> _WHAT THE EXERCISE ASKS_
Reproduce the entries shown below only from the line with "for ring in" down to the line with "for node in", keeping both end lines and copying each one exactly.
----
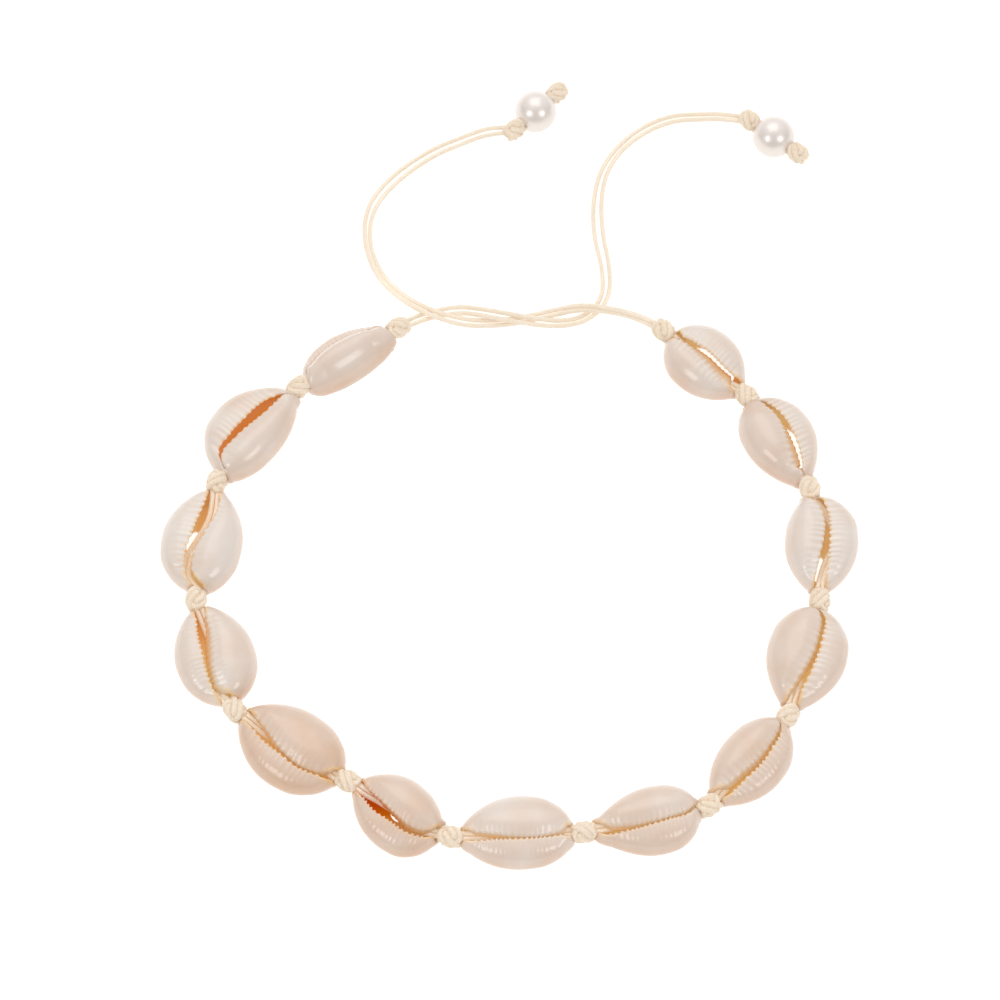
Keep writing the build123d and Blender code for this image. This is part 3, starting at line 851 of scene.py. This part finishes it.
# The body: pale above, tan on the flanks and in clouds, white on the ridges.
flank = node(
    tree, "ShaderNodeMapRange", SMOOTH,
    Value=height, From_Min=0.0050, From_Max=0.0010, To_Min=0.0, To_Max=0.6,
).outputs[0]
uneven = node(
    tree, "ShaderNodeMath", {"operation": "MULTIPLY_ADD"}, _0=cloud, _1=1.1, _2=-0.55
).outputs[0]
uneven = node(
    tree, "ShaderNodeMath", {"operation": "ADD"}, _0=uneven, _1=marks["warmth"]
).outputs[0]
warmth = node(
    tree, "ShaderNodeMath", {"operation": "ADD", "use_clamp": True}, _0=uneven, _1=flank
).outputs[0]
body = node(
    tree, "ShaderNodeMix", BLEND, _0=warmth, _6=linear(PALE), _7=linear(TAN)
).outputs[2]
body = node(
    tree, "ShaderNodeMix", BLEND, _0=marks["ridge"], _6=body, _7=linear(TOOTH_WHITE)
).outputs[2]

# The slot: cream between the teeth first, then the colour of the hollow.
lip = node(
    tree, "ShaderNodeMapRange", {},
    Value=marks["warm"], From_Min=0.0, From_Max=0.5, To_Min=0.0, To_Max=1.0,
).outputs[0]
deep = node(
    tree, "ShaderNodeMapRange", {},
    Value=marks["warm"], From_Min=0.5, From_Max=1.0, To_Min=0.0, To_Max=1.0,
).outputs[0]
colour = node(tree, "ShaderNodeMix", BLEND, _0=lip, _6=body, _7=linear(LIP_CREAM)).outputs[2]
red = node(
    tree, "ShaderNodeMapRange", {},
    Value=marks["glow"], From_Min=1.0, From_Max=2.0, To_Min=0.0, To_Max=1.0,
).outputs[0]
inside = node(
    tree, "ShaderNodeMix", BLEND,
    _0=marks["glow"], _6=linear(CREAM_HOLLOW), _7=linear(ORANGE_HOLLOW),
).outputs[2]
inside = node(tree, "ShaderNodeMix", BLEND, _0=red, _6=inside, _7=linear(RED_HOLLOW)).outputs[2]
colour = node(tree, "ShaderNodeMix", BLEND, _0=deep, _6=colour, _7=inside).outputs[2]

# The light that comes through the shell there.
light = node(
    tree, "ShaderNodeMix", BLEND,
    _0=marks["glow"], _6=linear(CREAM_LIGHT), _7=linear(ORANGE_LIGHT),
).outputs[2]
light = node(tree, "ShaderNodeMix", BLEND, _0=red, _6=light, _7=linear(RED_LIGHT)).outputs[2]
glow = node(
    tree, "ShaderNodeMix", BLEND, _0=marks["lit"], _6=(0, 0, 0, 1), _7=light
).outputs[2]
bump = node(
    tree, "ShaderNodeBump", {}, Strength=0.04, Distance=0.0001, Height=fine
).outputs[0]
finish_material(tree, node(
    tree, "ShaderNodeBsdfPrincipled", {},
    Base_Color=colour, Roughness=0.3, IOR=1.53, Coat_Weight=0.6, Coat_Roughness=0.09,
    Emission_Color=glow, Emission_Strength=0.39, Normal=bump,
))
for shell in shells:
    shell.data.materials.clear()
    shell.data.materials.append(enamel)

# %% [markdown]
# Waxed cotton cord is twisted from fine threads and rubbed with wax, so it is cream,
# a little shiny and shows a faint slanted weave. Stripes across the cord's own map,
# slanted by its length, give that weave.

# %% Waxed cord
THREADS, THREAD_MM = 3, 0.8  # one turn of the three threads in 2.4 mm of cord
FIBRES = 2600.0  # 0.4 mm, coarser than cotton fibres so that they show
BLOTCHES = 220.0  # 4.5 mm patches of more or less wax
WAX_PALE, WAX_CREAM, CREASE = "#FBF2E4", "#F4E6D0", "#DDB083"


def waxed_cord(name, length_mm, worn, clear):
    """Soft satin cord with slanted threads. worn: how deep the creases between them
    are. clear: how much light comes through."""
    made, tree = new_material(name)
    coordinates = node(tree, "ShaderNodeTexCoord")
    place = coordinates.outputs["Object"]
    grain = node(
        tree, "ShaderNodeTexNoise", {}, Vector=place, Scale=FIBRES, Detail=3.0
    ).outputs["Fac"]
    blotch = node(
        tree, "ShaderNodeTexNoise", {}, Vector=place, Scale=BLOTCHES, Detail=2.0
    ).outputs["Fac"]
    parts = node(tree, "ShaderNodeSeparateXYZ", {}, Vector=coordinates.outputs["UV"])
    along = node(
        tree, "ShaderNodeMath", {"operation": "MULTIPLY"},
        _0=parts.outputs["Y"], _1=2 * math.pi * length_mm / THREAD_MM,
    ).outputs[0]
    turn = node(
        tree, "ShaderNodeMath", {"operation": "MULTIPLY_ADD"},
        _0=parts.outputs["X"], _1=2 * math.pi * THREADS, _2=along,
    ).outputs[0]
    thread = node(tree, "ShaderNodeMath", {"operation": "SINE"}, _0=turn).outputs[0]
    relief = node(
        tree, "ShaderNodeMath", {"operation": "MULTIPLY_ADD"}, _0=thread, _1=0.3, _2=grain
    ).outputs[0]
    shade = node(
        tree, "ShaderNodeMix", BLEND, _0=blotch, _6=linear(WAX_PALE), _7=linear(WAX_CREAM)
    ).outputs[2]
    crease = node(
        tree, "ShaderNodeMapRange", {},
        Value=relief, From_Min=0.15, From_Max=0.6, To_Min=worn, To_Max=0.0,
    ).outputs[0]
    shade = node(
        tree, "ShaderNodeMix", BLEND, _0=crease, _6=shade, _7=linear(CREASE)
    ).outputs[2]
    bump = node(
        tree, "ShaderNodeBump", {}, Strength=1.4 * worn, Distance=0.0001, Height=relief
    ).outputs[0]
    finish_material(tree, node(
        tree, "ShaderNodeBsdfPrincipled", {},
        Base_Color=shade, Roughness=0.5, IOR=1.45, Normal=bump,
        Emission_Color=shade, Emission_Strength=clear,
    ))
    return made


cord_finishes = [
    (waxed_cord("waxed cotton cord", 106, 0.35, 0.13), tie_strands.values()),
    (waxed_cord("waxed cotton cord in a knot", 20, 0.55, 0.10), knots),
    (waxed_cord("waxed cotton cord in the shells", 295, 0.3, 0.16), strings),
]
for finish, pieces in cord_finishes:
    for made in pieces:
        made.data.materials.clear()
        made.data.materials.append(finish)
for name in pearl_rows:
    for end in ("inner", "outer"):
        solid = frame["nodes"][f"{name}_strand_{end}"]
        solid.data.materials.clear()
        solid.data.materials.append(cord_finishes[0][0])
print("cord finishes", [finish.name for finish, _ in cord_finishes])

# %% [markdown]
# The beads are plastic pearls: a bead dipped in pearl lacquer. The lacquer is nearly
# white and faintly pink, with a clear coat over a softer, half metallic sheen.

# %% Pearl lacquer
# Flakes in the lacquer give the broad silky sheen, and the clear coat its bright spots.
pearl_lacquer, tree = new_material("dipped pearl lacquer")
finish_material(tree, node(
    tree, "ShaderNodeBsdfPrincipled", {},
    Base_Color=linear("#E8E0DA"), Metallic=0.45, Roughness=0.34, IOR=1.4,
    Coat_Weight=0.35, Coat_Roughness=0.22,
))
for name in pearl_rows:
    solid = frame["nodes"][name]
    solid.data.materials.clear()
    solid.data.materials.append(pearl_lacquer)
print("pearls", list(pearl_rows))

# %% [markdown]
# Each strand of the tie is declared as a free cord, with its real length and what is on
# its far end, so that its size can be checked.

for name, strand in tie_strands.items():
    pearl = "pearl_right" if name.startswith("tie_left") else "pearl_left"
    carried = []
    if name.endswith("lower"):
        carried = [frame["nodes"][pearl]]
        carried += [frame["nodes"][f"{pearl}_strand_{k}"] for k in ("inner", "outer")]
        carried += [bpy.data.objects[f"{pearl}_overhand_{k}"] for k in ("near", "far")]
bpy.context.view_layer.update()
----
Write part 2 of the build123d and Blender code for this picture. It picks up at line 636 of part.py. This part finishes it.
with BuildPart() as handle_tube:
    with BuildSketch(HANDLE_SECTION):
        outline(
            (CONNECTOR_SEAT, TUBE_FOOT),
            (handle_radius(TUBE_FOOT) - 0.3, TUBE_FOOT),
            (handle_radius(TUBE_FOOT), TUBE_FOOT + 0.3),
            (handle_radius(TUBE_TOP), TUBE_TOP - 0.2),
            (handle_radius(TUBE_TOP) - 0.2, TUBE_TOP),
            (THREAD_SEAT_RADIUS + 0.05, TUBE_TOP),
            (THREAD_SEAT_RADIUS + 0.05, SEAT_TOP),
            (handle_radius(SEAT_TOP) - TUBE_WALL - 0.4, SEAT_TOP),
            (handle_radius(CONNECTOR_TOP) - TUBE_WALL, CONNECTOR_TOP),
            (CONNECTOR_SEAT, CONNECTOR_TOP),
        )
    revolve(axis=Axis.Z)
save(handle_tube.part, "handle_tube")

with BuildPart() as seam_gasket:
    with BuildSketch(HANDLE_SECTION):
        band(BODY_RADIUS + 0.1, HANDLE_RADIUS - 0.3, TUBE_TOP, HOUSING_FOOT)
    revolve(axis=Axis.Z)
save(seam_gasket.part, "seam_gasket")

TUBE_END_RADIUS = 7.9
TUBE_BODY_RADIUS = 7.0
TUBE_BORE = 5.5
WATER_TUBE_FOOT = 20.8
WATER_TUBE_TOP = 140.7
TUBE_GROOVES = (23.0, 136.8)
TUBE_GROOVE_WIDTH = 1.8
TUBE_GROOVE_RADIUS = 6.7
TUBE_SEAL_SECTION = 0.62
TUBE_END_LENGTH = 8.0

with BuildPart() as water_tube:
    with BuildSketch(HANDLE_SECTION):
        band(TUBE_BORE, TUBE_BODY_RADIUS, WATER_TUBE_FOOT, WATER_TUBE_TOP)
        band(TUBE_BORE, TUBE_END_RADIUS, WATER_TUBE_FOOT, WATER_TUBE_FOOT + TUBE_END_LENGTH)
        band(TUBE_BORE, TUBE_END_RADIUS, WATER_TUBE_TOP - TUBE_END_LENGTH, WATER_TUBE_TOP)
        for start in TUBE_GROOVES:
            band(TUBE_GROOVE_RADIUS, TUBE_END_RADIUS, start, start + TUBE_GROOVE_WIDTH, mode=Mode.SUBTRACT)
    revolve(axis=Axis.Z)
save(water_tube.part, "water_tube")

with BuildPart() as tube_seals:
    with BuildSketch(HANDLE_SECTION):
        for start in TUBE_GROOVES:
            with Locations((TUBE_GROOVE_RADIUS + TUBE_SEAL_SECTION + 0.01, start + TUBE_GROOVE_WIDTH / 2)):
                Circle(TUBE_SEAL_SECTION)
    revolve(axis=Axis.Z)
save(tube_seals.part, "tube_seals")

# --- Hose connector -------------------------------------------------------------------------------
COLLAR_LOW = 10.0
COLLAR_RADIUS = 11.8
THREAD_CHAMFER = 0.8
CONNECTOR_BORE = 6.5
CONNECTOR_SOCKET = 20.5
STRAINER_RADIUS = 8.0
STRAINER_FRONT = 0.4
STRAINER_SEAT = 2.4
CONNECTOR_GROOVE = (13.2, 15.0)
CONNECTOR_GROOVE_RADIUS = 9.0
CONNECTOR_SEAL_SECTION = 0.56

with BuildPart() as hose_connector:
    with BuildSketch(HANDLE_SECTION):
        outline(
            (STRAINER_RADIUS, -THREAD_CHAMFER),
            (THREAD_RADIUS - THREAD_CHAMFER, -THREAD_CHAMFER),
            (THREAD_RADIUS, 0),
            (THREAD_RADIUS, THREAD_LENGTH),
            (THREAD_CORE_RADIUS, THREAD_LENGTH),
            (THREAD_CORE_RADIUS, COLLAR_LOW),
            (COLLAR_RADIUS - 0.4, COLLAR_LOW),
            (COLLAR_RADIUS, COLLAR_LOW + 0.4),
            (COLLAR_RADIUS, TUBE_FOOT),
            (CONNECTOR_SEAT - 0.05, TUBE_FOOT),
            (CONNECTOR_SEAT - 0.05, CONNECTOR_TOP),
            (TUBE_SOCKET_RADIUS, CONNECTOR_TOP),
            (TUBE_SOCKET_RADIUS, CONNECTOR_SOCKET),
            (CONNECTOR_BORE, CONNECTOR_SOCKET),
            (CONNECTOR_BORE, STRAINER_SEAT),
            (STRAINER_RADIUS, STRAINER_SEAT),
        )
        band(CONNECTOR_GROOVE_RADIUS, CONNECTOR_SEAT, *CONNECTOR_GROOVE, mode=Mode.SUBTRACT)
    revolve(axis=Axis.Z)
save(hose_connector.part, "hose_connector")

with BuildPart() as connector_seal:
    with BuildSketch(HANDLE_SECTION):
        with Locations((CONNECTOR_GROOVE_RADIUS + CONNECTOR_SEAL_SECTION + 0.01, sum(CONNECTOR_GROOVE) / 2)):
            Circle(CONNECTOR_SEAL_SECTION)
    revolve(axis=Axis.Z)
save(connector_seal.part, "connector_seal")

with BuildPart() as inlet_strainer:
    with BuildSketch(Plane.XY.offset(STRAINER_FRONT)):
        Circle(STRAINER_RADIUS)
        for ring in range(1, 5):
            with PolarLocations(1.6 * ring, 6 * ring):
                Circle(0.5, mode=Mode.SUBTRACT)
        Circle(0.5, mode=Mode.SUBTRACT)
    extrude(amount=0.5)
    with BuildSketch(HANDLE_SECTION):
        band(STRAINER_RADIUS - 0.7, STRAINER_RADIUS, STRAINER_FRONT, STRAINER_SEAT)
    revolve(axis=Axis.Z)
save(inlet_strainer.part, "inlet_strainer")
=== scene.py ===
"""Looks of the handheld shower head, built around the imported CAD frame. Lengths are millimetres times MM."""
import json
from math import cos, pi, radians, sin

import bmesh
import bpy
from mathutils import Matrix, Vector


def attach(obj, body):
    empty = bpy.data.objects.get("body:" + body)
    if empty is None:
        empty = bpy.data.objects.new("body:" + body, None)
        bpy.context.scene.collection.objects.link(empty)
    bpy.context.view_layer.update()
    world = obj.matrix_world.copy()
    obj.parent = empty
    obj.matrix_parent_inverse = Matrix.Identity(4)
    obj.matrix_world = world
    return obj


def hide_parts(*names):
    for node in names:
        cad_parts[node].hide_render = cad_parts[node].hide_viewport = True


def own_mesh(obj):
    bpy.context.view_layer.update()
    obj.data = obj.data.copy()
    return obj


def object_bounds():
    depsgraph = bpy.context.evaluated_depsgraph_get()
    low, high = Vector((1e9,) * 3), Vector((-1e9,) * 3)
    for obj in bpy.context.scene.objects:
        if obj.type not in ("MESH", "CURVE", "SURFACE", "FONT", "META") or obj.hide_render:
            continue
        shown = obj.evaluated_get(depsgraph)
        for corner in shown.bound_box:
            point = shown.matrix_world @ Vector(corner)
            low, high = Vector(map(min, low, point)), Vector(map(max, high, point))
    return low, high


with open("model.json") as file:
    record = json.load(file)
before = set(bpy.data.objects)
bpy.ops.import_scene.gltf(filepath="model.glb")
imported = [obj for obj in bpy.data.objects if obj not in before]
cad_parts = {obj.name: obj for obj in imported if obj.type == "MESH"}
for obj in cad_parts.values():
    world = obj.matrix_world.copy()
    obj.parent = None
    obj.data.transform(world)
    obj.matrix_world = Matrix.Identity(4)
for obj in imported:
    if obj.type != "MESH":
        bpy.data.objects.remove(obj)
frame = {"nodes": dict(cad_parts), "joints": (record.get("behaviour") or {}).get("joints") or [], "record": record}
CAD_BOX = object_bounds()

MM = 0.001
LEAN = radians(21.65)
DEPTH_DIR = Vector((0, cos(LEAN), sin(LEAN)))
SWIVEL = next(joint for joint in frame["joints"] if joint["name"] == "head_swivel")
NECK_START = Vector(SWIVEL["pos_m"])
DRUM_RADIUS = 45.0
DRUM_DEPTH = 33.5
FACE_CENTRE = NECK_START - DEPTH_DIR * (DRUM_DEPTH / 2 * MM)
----
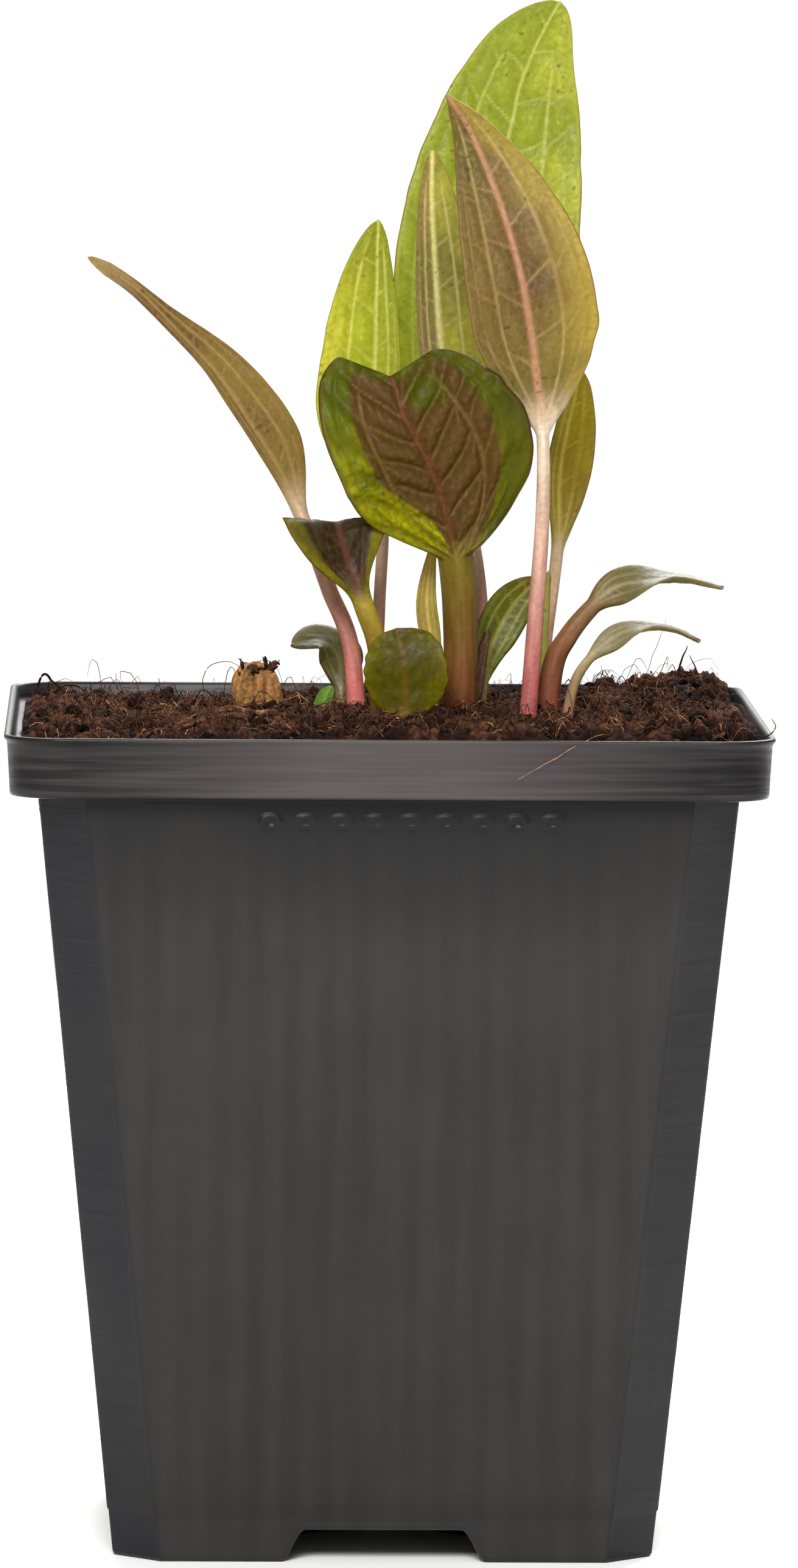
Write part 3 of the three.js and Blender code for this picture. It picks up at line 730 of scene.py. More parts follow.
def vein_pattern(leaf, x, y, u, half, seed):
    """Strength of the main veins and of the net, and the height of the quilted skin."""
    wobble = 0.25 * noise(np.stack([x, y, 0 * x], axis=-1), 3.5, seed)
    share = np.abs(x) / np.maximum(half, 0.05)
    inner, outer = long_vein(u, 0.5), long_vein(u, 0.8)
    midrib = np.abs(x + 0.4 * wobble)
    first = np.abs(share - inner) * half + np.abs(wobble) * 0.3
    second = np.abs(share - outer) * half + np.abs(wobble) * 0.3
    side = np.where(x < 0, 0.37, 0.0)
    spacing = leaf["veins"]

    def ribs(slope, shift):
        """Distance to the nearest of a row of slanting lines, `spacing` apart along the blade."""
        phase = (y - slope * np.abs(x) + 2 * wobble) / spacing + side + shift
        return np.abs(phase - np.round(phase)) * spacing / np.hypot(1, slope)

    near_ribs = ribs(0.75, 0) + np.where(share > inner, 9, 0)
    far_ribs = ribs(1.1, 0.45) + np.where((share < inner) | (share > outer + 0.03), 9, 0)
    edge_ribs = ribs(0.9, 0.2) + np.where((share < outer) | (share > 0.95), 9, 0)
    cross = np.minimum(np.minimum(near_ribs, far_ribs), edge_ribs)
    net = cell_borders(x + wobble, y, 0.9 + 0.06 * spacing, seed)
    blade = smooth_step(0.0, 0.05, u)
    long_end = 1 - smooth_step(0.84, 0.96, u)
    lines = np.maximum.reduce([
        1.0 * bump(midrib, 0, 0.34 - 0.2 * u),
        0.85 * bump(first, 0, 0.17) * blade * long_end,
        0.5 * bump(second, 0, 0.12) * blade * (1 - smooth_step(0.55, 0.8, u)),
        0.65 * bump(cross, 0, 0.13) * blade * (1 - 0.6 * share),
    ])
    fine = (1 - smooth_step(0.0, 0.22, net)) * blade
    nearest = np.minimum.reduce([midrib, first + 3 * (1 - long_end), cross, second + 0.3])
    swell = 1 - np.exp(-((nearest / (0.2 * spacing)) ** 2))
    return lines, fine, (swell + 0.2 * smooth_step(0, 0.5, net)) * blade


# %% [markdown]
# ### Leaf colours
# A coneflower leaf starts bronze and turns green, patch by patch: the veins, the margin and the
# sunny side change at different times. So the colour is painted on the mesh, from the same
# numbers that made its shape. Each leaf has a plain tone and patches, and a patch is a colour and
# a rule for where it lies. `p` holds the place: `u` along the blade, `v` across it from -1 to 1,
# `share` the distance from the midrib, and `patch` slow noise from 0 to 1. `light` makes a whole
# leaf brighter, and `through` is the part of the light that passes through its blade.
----
> _OUTPUT_
        for ring in range(1, 5):
            with PolarLocations(1.6 * ring, 6 * ring):
                Circle(0.5, mode=Mode.SUBTRACT)
        Circle(0.5, mode=Mode.SUBTRACT)
    extrude(amount=0.5)
    with BuildSketch(HANDLE_SECTION):
        band(STRAINER_RADIUS - 0.7, STRAINER_RADIUS, STRAINER_FRONT, STRAINER_SEAT)
    revolve(axis=Axis.Z)
save(inlet_strainer.part, "inlet_strainer")
=== scene.py ===
"""Looks of the handheld shower head, built around the imported CAD frame. Lengths are millimetres times MM."""
import json
from math import cos, pi, radians, sin

import bmesh
import bpy
from mathutils import Matrix, Vector


def attach(obj, body):
    empty = bpy.data.objects.get("body:" + body)
    if empty is None:
        empty = bpy.data.objects.new("body:" + body, None)
        bpy.context.scene.collection.objects.link(empty)
    bpy.context.view_layer.update()
    world = obj.matrix_world.copy()
    obj.parent = empty
    obj.matrix_parent_inverse = Matrix.Identity(4)
    obj.matrix_world = world
    return obj


def hide_parts(*names):
    for node in names:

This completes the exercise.